Today, Google announced the release of its Google Apps for Your Domain, the company's suite of web-based office products. The suite is a combination of several Google productivity tools that are already available as beta versions, but this new configuration will add user management functions, mail management and additional sharing features.

Right now, the Google Apps for Your Domain suite includes the GMail e-mail app with the full 2GB of storage per user, instant messaging, Google Calendar and a simple web page creation tool. Even though the data is all hosted and backed up by Google, the service is BYO-domain, and every package will be branded with each company's domain name and logos. The New York Times has a high-level view, and Information Week has a deeper, more geek-friendly walk through.

Soon, Google plans to add Google Spreadsheets and its Writely word processor. These two apps will allow users to open, edit and share Microsoft Excel and Word documents within the browser. This is the development that has the analysts salivating — it marks Google's boldest move yet into the desktop productivity domain owned by Microsoft.
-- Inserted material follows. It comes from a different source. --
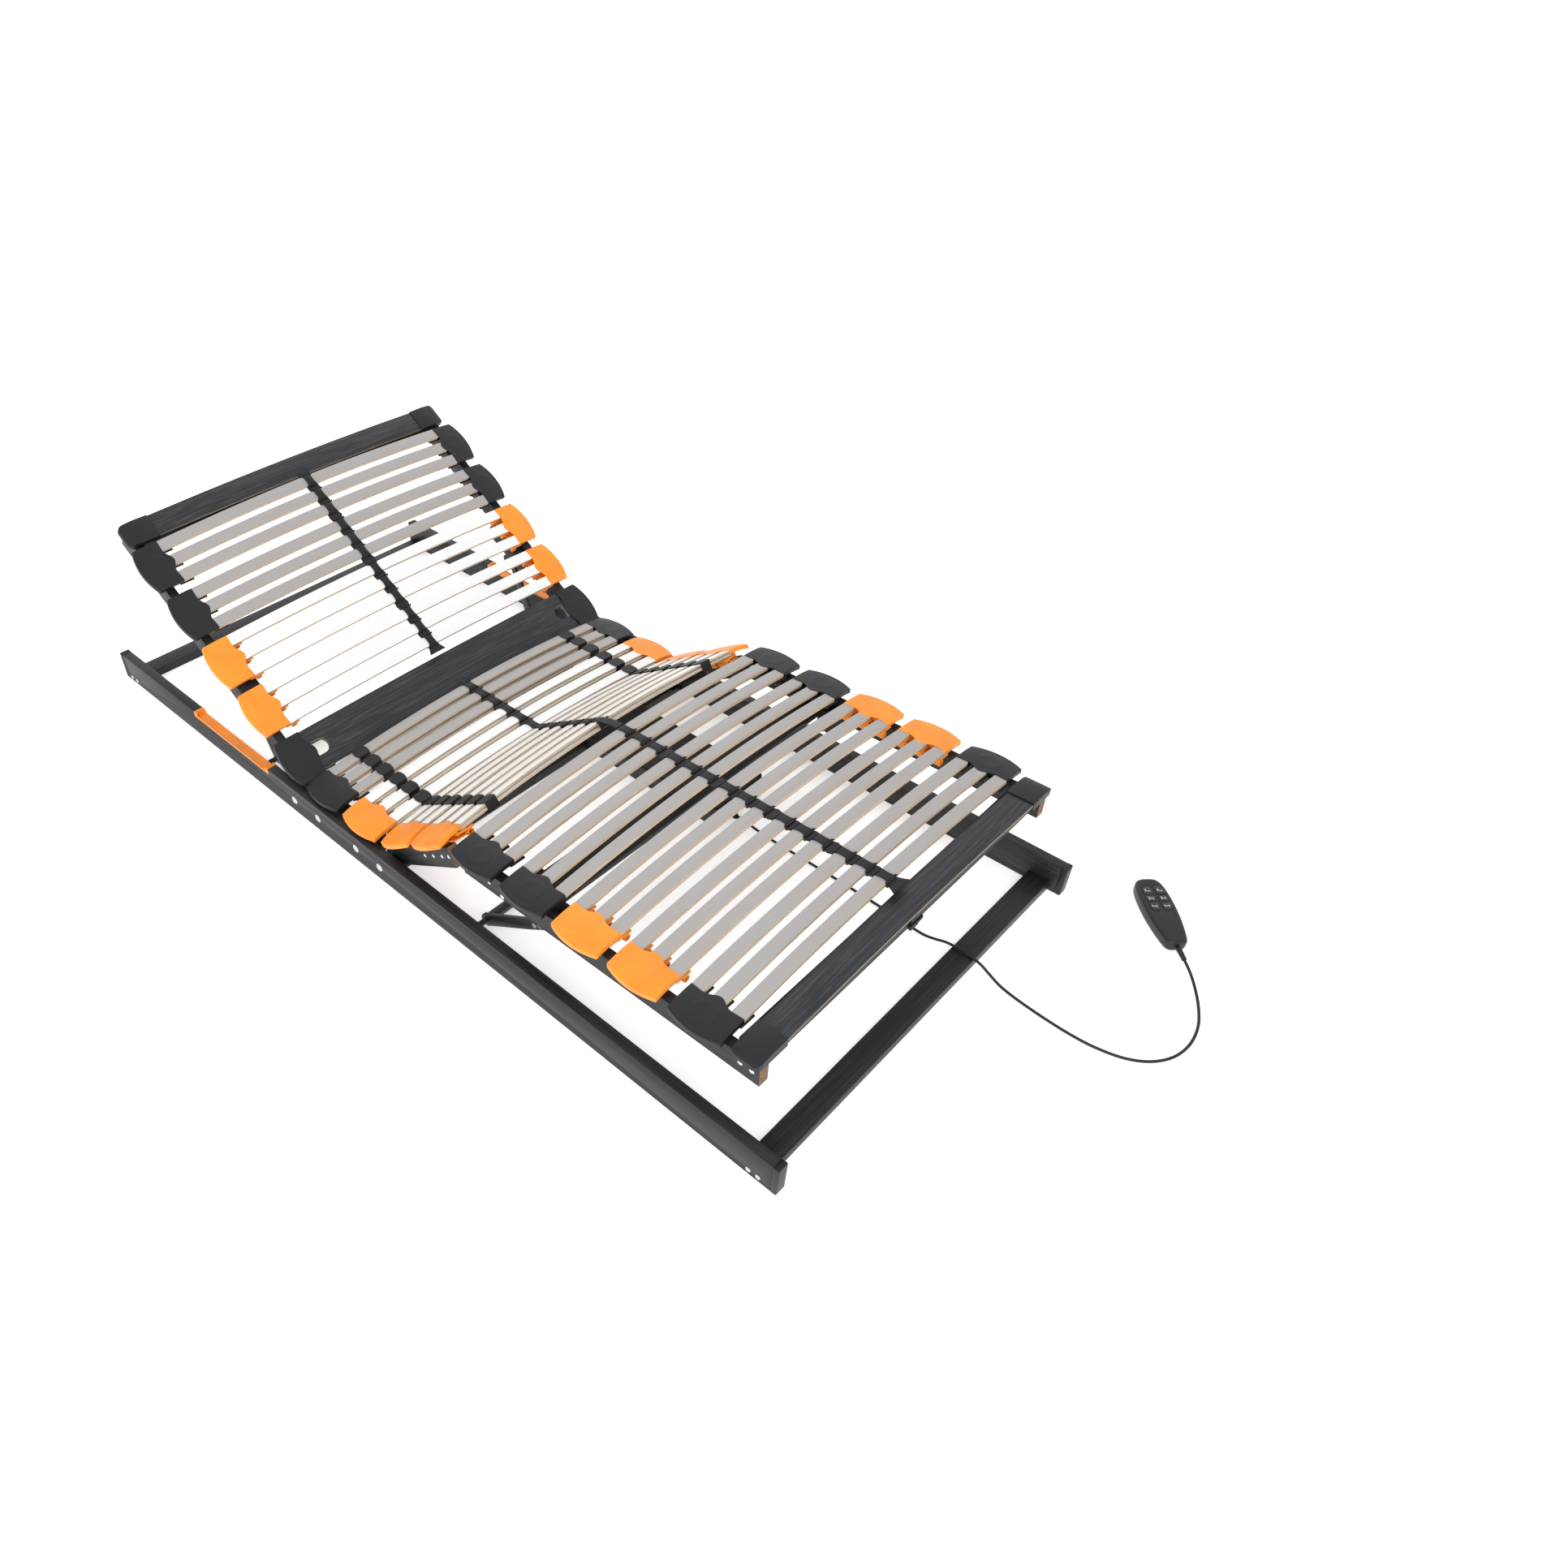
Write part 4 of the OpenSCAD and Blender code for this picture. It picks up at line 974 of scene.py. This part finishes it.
class BED_OT_straps(bpy.types.Operator):
    """Middle straps of the four sections and the two lengths that cross the joints"""
    bl_idname = "bed.straps"
    bl_label = "Straps"

    def execute(self, context):
        for node, (section, starts, top, begin, end) in STRAPS.items():
            rows = [start + row for start in starts for row in CAP_ROWS]
            strap = strap_band(node + "_moulded", rows, top, begin, end)
            strap.data.transform(SECTION[section])
            finished(strap, section, "strap_black", "strap", node, angle=40)
        level = TWIN_TOP + 0.0014
        seat_end = SECTION["base"] @ Vector((0, 0.0150, level))
        thigh_start = SECTION["thigh"] @ Vector((0, 0.0275, level))
        self.link("strap_seat_to_thigh", seat_end, thigh_start, "base", "thigh", 0.0)
        thigh_end = SECTION["thigh"] @ Vector((0, 0.2485, level))
        calf_start = SECTION["calf"] @ Vector((0, 0.0035, SLAT_TOP + 0.0014))
        self.link("strap_thigh_to_calf", thigh_end, calf_start, "thigh", "calf", 0.002)
        return {"FINISHED"}

    def link(self, name, a, b, body_a, body_b, hump):
        """Short length of strap between two sections"""
        bpy.ops.mesh.primitive_grid_add(x_subdivisions=4, y_subdivisions=14, size=1)
        obj = settled(bpy.context.object, name)

        def rule(p):
            t = p.y + 0.5
            at = a.lerp(b, t)
            return Vector((p.x * 0.0190, at.y, at.z + hump * math.sin(math.pi * t)))

        reshape(obj, rule)
        use_modifier(obj, "SOLIDIFY", thickness=0.0018, offset=0)
        soften(obj, 0.0005, 2, 50)
        obj.data.materials.append(MATERIALS["strap"])
        smooth(obj, 40)
        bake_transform(obj)


class BED_OT_sliders(bpy.types.Operator):
    """Firmness sliders: rounded sleeves round the double slats"""
    bl_idname = "bed.sliders"
    bl_label = "Sliders"

    def execute(self, context):
        stack = 2 * TWIN_THICK + TWIN_GAP
        high = stack + SLIDER_PLAY + SLIDER_DROP
        bpy.ops.mesh.primitive_cube_add(size=1, scale=(SLIDER_LONG, SLIDER_WIDE, high))
        sleeve = settled(context.object, "sleeve")
        to_mode("EDIT")
        pick(sleeve, lambda c, n: abs(n.x) > 0.9)
        bpy.ops.mesh.inset(thickness=0.0015, use_individual=True)
        bpy.ops.mesh.bridge_edge_loops()
        face_out()
        bpy.ops.mesh.select_all(action="SELECT")
        bpy.ops.mesh.subdivide(number_cuts=5)
        to_mode("OBJECT")

        def rule(p):
            bow = 1 - (p.y / (SLIDER_WIDE / 2)) ** 2
            return Vector((p.x * (0.80 + 0.20 * bow), p.y, p.z))

        reshape(sleeve, rule)
        soften(sleeve, 0.0013, 3, 50)
        for node, (section, side, starts) in SLIDERS.items():
            swing = Matrix.Translation((0, 0, SLAT_LOW + SLAT_RISE - BIG_R)) @ Matrix.Rotation(
                side * math.asin(SLIDER_X / BIG_R), 4, "Y") @ Matrix.Translation(
                (0, 0, BIG_R + (stack - SLIDER_DROP) / 2))
            spots = [spot @ swing for spot in slat_spots(section, starts)]
            group = copies(sleeve, node + "_moulded", spots, keep=True)
            finished(group, node, "black_plastic", "strap", node, angle=40)
        bpy.data.objects.remove(sleeve)
        return {"FINISHED"}


# ---- fittings, levers and drive

class BED_OT_fittings(bpy.types.Operator):
    """Bolts, rivets, hinge leaves, lever tubes, shoes, bearings and the drive"""
    bl_idname = "bed.fittings"
    bl_label = "Fittings and drive"

    def execute(self, context):
        for node in ("base_bolts", "thigh_rivets", "calf_screws"):
            self.bare(node, "steel")
        for node in ("thigh_hinge_leaves", "calf_hinge_leaves"):
            body = node.split("_")[0]
            refined(node, "_pressed", body, "black_steel", "black_steel", 0.0006, 2, 60)
        for node in ("back_lever", "leg_lever"):
            refined(node, "_welded", node, "black_steel", "black_steel", 0.0007, 2, 60)
        for node, body in (("back_lift_shoes", "back"), ("calf_lift_shoes", "calf"),
                           ("lever_bearings", "base"), ("rail_spacers", "base")):
            refined(node, "_moulded", body, "black_plastic", "black", 0.0007, 2, 60)
        self.lever_bolts()
        self.strap_clip()
        drive = softened_node("drive_housing", "drive_shell", 0.0016, 3, 50)
        finished(drive, "base", "drive_plastic", "drive", "drive_housing")
        return {"FINISHED"}

    def lever_bolts(self):
        """Two bright bolts on each arm of the leg lever, near its roller end"""
        heads = []
        for side in (-1, 1):
            for along in LEVER_BOLT_AT:
                y = -0.250 - along * math.cos(LEG_LEVER_ANGLE)
                z = 0.014 + along * math.sin(LEG_LEVER_ANGLE)
                heads.append(rod("head", (side * 0.3795, y, z), (side * 0.3832, y, z), 0.0052,
                                 24, 0.0011))
        finished(joined(heads, "lever_bolt_heads"), "leg_lever", "bright_steel", "steel")

    def strap_clip(self):
        """Clip that ties the strap's end to the foot cross rail"""
        parts = [block("clip", (-0.015, 0.6672, 0.006), (0.015, 0.6702, 0.037), 0.0009),
                 block("clip", (-0.011, 0.640, 0.0030), (0.011, 0.6702, 0.0062), 0.0009),
                 block("clip", (-0.018, 0.6680, 0.013), (0.018, 0.6730, 0.021), 0.0014)]
        clip = joined(parts, "strap_clip")
        clip.data.transform(SECTION["calf"])
        finished(clip, "calf", "strap_black", "strap")

    def bare(self, node, material):
        """A CAD node whose shape stays gets its finish"""
        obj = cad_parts[node]
        obj.data.materials.clear()
        obj.data.materials.append(MATERIALS[material])


# ---- handset

def hand_shell(name, levels, steps=3):
    """Stack of outlines drawn in by the given inset at each height, closed at both ends"""
    right = [Vector((w, a)) for a, w in HAND_SIDE]
    fine = []
    for k in range(len(right) - 1):
        a, b = right[max(k - 1, 0)], right[k]
        c, d = right[k + 1], right[min(k + 2, len(right) - 1)]
        for j in range(steps):
            fine.append(eased(a, b, c, d, j / steps))
    fine.append(right[-1])
    loop = fine + [Vector((-p.x, p.y)) for p in reversed(fine)]
    bpy.ops.mesh.primitive_circle_add(vertices=len(loop), radius=0.03, fill_type="NGON")
    obj = settled(bpy.context.object, name)

    def ring(inset, z):
        return [Vector((math.copysign(max(abs(p.x) - inset, 0.5), p.x) * MM,
                        p.y * (1 - inset / 81) * MM, z * MM)) for p in loop]

    for vert, place in zip(obj.data.vertices, ring(*levels[0])):
        vert.co = place
    to_mode("EDIT")
    bpy.ops.mesh.select_all(action="SELECT")
    for (inset_a, z_a), (inset_b, z_b) in zip(levels, levels[1:]):
        bpy.ops.mesh.extrude_region_move(
            TRANSFORM_OT_translate={"value": (0, 0, (z_b - z_a) * MM)})
        shape = bmesh.from_edit_mesh(obj.data)
        chosen = [v for v in shape.verts if v.select]
        old = ring(inset_a, z_b)
        new = ring(inset_b, z_b)
        for vert in chosen:
            k = min(range(len(old)), key=lambda i: (old[i] - vert.co).length_squared)
            vert.co = new[k]
        bmesh.update_edit_mesh(obj.data)
    face_out()
    to_mode("OBJECT")
    return obj


def button_outline(row, side, grow=0.0):
    """Corner places of a button: the top and bottom rows are drawn in at the outer corner"""
    centre_y, high = BUTTON_ROWS[row]
    w, h = BUTTON_WIDE / 2 + grow, high / 2 + grow
    draw = {0: (0.0045, 0.0), 1: (0.0, 0.0), 2: (0.0, 0.0045)}[row]
    outer = side
    corners = [(-outer * w, h), (outer * (w - draw[0]), h), (outer * w, h - draw[0] * 1.3),
               (outer * w, -h + draw[1] * 1.3), (outer * (w - draw[1]), -h), (-outer * w, -h)]
    kept = []
    for corner in corners:
        if not kept or (Vector(corner) - Vector(kept[-1])).length > 0.0002:
            kept.append(corner)
    return [Vector((side * BUTTON_X + x, centre_y + y, 0)) for x, y in kept]


def prism(name, outline, low, high, corner, soft):
    """Upright prism on an outline with rounded corners and edges"""
    bpy.ops.mesh.primitive_circle_add(vertices=len(outline), radius=0.01, fill_type="NGON")
    obj = settled(bpy.context.object, name)
    for vert, place in zip(obj.data.vertices, outline):
        vert.co = (place.x, place.y, low)
    to_mode("EDIT")
    bpy.ops.mesh.select_all(action="SELECT")
    bpy.ops.mesh.extrude_region_move(TRANSFORM_OT_translate={"value": (0, 0, high - low)})
    face_out()
    pick(obj, lambda a, b: abs(a.z - b.z) > 0.0005, "EDGE")
    bpy.ops.mesh.bevel(offset=corner, segments=5, affect="EDGES")
    to_mode("OBJECT")
    if soft:
        soften(obj, soft, 3, 50)
    return obj


# strokes (x0, y0, x1, y1) and head (x, y) of a figure, in millimetres
SITTING = (((-3.4, 1.2, 0.0, -2.2), (0.0, -2.2, 5.0, -2.2)), (-2.6, 2.4))
FOLDED = (((-3.6, 1.3, -1.0, -1.4), (-1.0, -1.4, 1.4, 0.4), (1.4, 0.4, 4.6, 0.4)), (-2.8, 2.5))
LYING = (((-4.2, -0.4, -0.4, -0.4), (-0.4, -0.4, 1.6, 1.1), (1.6, 1.1, 4.8, 1.1)), (-4.4, 1.3))
# each print: its figure, then marks (x, y, up or down), in millimetres
PICTURES = {
    "back_up": (SITTING, ((-3.9, -2.3, 1),)),
    "back_down": (SITTING, ((-3.9, -1.9, -1),)),
    "both_up": (FOLDED, ((-3.6, -2.8, 1), (3.6, -2.8, 1))),
    "both_down": (FOLDED, ((-3.6, -2.4, -1), (3.6, -2.4, -1))),
    "legs_up": (LYING, ((3.0, -2.2, 1),)),
    "legs_down": (LYING, ((3.0, -1.8, -1),)),
}


def picture(name, centre):
    """Raised white print: a lying figure and its arrow marks"""
    (strokes, head), marks = PICTURES[name]
    low, high = BUTTON_TOP - 0.00035, BUTTON_TOP - 0.00002
    parts = []
    for x0, y0, x1, y1 in strokes:
        a, b = Vector((x0, y0)) * MM, Vector((x1, y1)) * MM
        off = Vector((-(b - a).y, (b - a).x)).normalized() * 0.00052
        tip = (b - a).normalized() * 0.0003
        outline = [a - tip + off, a - tip - off, b + tip - off, b + tip + off]
        parts.append(prism("stroke", [centre + p.to_3d() for p in outline], low, high, 0.0003, 0))
    ring = [centre + Vector((head[0] * MM + 0.0010 * math.cos(k * math.pi / 8),
                             head[1] * MM + 0.0010 * math.sin(k * math.pi / 8), 0))
            for k in range(16)]
    parts.append(prism("head", ring, low, high, 0.00003, 0))
    for x, y, way in marks:
        tri = [Vector((x - 1.15, y - way * 0.75, 0)), Vector((x + 1.15, y - way * 0.75, 0)),
               Vector((x, y + way * 0.95, 0))]
        parts.append(prism("mark", [centre + p * MM for p in tri], low, high, 0.00012, 0))
    return joined(parts, "print_" + name)


class BED_OT_handset(bpy.types.Operator):
    """Handset shells, six buttons and their print"""
    bl_idname = "bed.handset"
    bl_label = "Handset"

    def execute(self, context):
        lower = hand_shell("handset_under_shell", (
            (8.0, 0.0), (4.6, 0.25), (2.6, 1.0), (1.2, 2.4), (0.45, 4.4), (0.1, 7.0), (0.0, 10.0),
            (0.0, 12.75), (0.35, 12.9)))
        lower.data.transform(HAND_AT)
        finished(lower, "base", "handset_plastic", "handset", "handset_lower", angle=50)
        upper = hand_shell("handset_top_shell", (
            (0.35, 12.9), (0.0, 13.1), (0.0, 16.5), (0.2, 19.0), (0.8, 21.0), (1.9, 22.8),
            (3.6, 24.1), (5.8, 24.8), (8.2, 25.0)))
        for _, row, side in BUTTONS:
            cutter = prism("cutter", button_outline(row, side, 0.00045), 0.0182, 0.0300, 0.0018, 0)
            use_modifier(upper, "BOOLEAN", operation="DIFFERENCE", solver="EXACT", object=cutter)
            bpy.data.objects.remove(cutter)
        soften(upper, 0.00025, 2, 60)
        upper.data.transform(HAND_AT)
        finished(upper, "base", "handset_plastic", "handset", "handset_upper", angle=40)
        for node, row, side in BUTTONS:
            key = prism(node + "_key", button_outline(row, side), 0.0197, BUTTON_TOP - 0.00012,
                        0.0016, 0.0006)
            key.data.materials.append(MATERIALS["button"])
            centre = Vector((side * BUTTON_X, BUTTON_ROWS[row][0], 0))
            mark = picture(node.replace("button_", ""), centre)
            mark.data.materials.append(MATERIALS["print"])
            key = joined([key, mark], node + "_key")
            key.data.transform(HAND_AT)
            finished(key, node, "button_black", None, node)
        return {"FINISHED"}


class BED_PT_panel(bpy.types.Panel):
    """Lists what builds the bed base"""
    bl_label = "Bed base"
    bl_idname = "BED_PT_panel"
    bl_space_type = "VIEW_3D"
    bl_region_type = "UI"
    bl_category = "Bed base"

    def draw(self, context):
        for settings in (context.scene.bed_finish, context.scene.bed_shape):
            for key in settings.bl_rna.properties.keys():
                if key not in ("rna_type", "name"):
                    self.layout.prop(settings, key)
        for operator in OPERATORS:
            self.layout.operator(operator.bl_idname)


OPERATORS = (BED_OT_stage, BED_OT_cable, BED_OT_rails, BED_OT_boards, BED_OT_slats,
             BED_OT_holders, BED_OT_straps, BED_OT_sliders, BED_OT_fittings, BED_OT_handset)
CLASSES = (BedFinishSettings, BedShapeSettings, *OPERATORS, BED_PT_panel)


def register():
    for cls in CLASSES:
        bpy.utils.register_class(cls)
    bpy.types.Scene.bed_finish = bpy.props.PointerProperty(type=BedFinishSettings)
    bpy.types.Scene.bed_shape = bpy.props.PointerProperty(type=BedShapeSettings)


def unregister():
    del bpy.types.Scene.bed_shape
    del bpy.types.Scene.bed_finish
    for cls in reversed(CLASSES):
        bpy.utils.unregister_class(cls)


def main():
    register()
    make_materials()
    for operator in OPERATORS:
        group, name = operator.bl_idname.split(".")
        getattr(getattr(bpy.ops, group), name)()


if __name__ == "__main__":
    main()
Redmond has its own plan for a collaborative, hosted version of Office. Microsoft's Office SharePoint 2007, the suite of collaborative business tools, is set for release this fall. Windows Vista, due in January 2007, will also have integrated web-based collaboration features that work with its Office products.

Essentially, Google Apps and Live Office allow customers to do the same things: manage contacts, mail, documents and workflows from any location. Google's suite is a little more flexible in that it's platform agnostic and it doesn't require any software beyond a compatible web browser. However, Microsoft's tools are more robust — Writely works perfectly about 99% of the time, but Google Spreadsheets still has a way to go before it's a true Excel killer — and there's no denying the power of a known, trusted brand among business users and enterprise technology buyers. As powerful and well-known as Google is, its still the new kid on the block when it comes to document management, spreadsheets and chat.

Google acknowledges this. As Google's Matt Glotzbach told Information Week's Aaron Ricadela, "The right way to view Writely and Google Spreadsheets, especially in the context of a larger business, isn't necessarily as a replacement for Word or Excel. They're the collaboration component of that."

That's a modest statement. Still, Google is making the smart move by initially concentrating on the small and medium business (SMB) market. The usage fee for the full version of the Google Apps for Your Domain will include phone support, and it could be the right price and size for a start-up or a small shop. Especially one with employees working off-site and collaborating frequently. One thing that surprised me was that Google didn't announce any integration with Blogger or any wiki components, because it seems to me that small businesses within their target market could make excellent use of those two tools.